If God’s breath in us is life, then when we no longer have breath, we are dead, but even in death there is potential for life. The breath of God can raise the dead. See John 11:11. Jesus tells his disciples that Lazarus is sleeping, and he only needs to be woken up. Clearly, to everyone else, Lazarus was dead. In fact, he was already buried when Jesus arrived. Yet, the breath of God, coming from Jesus, was enough to wake Lazarus from death. Not only did it wake him, but it also repaired whatever damage his short death sleep had caused to his physical body. Like Lazarus, when Jesus was in the grave, dead, the breath of God gave him life and repaired the physical damage caused by torture and death.

This concept, of the resurrection from the dead, is a huge theme in the Bible, not only for Jesus, but for every believer. Right after Jesus died there was a small resurrection of the saints. See Matthew 27:52. That small resurrection was a fore-shadowing of the resurrection that will happen at Jesus’ second coming. See 1 Timothy 4:17. All those who died in faith will be raised up at this resurrection. This leads to a few other conclusions. One, which is most important, is that there are currently no dead people in heaven. Heaven is for people who are alive, which is why the dead require a resurrection. Elijah was alive when he was caught up to heaven in the chariot of fire. Jesus was also alive when he went back to heaven.

Our popular culture has used elements of paganism to explain death, borrowing especially heavily from the Greek tradition of the underworld. See these wiki pages for further information on Greek theology:
There are several flaws with the thought that people go straight to heaven or hell when they die. The main one is that the judgment does not take place until after the second coming of Jesus. How can we be sent to our reward without first being judged, either worthy of heaven, or the fires of hell? And how can we populate heaven when our bodies are yet interred in the earth? The discussion then shifts to the soul, which is meant to be separate from the body, but our key verse (and many others) are clear that a soul is the combination of a physical body and the breath of God. When a person ceases to live, she also ceases to be a soul. Therefore, souls cannot exist separately from the physical bodies of men and women. Heaven is a real physical place, filled with real people who have a corporeal body. There is no such thing as ghosts, and there certainly are no ghouls in heaven. Solomon was very clear about the nature of death. See Ecclesiastes 9:5-6.

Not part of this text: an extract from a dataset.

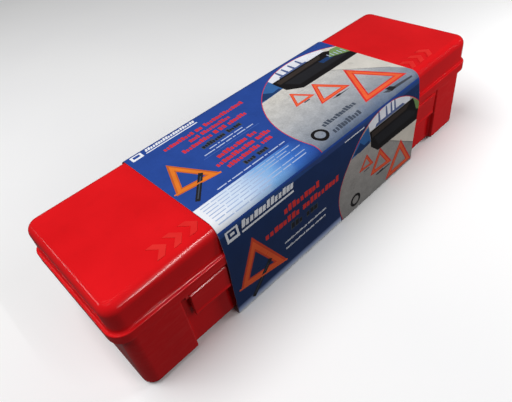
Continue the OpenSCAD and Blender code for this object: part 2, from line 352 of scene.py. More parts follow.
def coated(s, flat, ink):
    """Ink on smooth coated card, with a little fibre showing through."""
    rough = s.between(s.noise(40.0, 2.0, 0.5, flat), 0.26, 0.36)
    fibre = s.bump(s.noise(1900.0, 4.0, 0.6, flat), 0.06, 0.0002)
    s.set(IOR=1.45, Specular_IOR_Level=0.35)
    return s.finish(ink, rough, fibre)


def printed_card():
    """Flat print: the ink comes from the sheet's own colour layer."""
    s = Shade("card_print")
    ink = s.node("Attribute", attribute_name="ink").outputs["Color"]
    flat = s.sheet_place()
    tone = s.between(s.noise(60.0, 2.0, 0.5, flat), 0.93, 1.06)
    grain = s.between(s.noise(400.0, 2.0, 0.5, flat), 0.97, 1.03)
    return coated(s, flat, s.tinted(ink, s.calc("MULTIPLY", tone, grain)))


def gradient_card(name, stops, along, start, end, speckle=0.0):
    """Print that changes tone along the sheet's "x" or "s", between two marks in mm."""
    s = Shade(name)
    flat = s.sheet_place()
    part = s.node("SeparateXYZ", {0: flat}).outputs["xs".index(along)]
    soft = s.between(s.noise(60.0, 3.0, 0.5, flat), -0.04, 0.04)
    part = s.calc("ADD", s.between(part, 0.0, 1.0, start * MM, end * MM), soft)
    tone = s.ramp(part, stops)
    if speckle:
        grit = s.between(s.noise(520.0, 4.0, 0.75, flat), 1 - speckle, 1 + speckle)
        patch = s.between(s.noise(90.0, 5.0, 0.65, flat), 1 - speckle, 1 + speckle)
        tone = s.tinted(tone, s.calc("MULTIPLY", grit, patch))
    return coated(s, flat, tone)


def bare_card(name, low, high):
    """Uncoated board, as inside the sleeve; along its cut edges it is given darker, bluer tones
    that are partly painted shade.
    """
    s = Shade(name)
    pulp = s.noise(700.0, 5.0, 0.7, s.stretched(0.4))
    tone = s.mix(s.between(pulp), low, high)
    rough = s.between(s.noise(200.0, 3.0), 0.75, 0.92)
    return s.finish(tone, rough, s.bump(pulp, 0.3, 0.0002))


RED = case_red()
FROSTED = frosted_red()
WHITE = moulded("arm_white", linear(214, 214, 208), linear(234, 233, 226), 0.35, 0.5)
BLACK = moulded("stand_black", linear(26, 27, 29), linear(44, 45, 48), 0.4, 0.6)
ZINC = metal("zinc_steel", linear(176, 178, 182), linear(214, 214, 216), 0.22, 0.42)
IRON = metal("ballast_iron", linear(82, 84, 88), linear(118, 118, 120), 0.45, 0.65,
             stain=linear(104, 66, 44))
LENS_RED = prism_lens("lens_red", linear(150, 8, 14), linear(226, 24, 30), 0.0042, 0.12)
LENS_ORANGE = prism_lens("lens_orange", linear(236, 84, 14), linear(255, 128, 34), 0.0028, 0.3)
# in the order of the card's material slots; any other ink is flat print
CARD_LOOKS = {
    "flat": printed_card(),
    "band": gradient_card(
        "card_band",
        [(0.0, INKS["white"]), (0.30, linear(206, 222, 242)), (0.58, linear(122, 172, 226)),
         (0.80, linear(60, 112, 196)), (1.0, INKS["blue"])],
        "x", -132.0, -18.0,
    ),
    "road_top": gradient_card(
        "card_road",
        [(0.0, INKS["road_low"]), (0.18, linear(142, 148, 158)), (0.45, INKS["road"]),
         (1.0, INKS["concrete"])],
        "s", 106.0, 205.0, 0.14,
    ),
    "road_front": gradient_card(
        "card_front_road", [(0.0, linear(150, 148, 146)), (1.0, INKS["front_road"])],
        "s", 0.0, 80.0, 0.14,
    ),
    # pale at the foot of the front, darkening to navy over its lowest 9.5 mm
    "foot": gradient_card(
        "card_foot",
        [(0.0, linear(222, 229, 244)), (0.55, linear(150, 168, 214)), (1.0, INKS["navy"])],
        "s", 0.0, 9.5,
    ),
    "board": bare_card("card_board", linear(176, 170, 158), linear(206, 200, 188)),
    # cut edges: darker and bluer than the board, partly its own colour and partly painted shade
    # along the card's edge
    "cut_edge": bare_card("card_cut_side_shade", linear(128, 134, 156), linear(150, 154, 172)),
}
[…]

This should give us great hope. It’s the final equalizer and the last missing piece in the question of eternal life. Believe that Jesus is alive, and you too can live forever, in a physical body, in a physical heaven, doing much of the same things you are now enjoying. Have you ever wanted to see the whole world? Aim for the eternal life promised by the Saviour. You can then explore every nook and cranny, not only of this Earth, but of the universe. I don’t get why some people think that the point of heaven is to sit on a cloud and play a harp. How boring! God would never design such a pointless place. Have hope that heaven is going to be the most awesome experience you could ever imagine.

With that, I’d like to pray that everyone reading this article claims his or her place in that eternal city of God. If you’ve never thought such things possible, but are yearning for this experience, speak with God, don’t take my word for it. The Bible is the easiest way to understand the mind of God, and His plans for each and every one of us.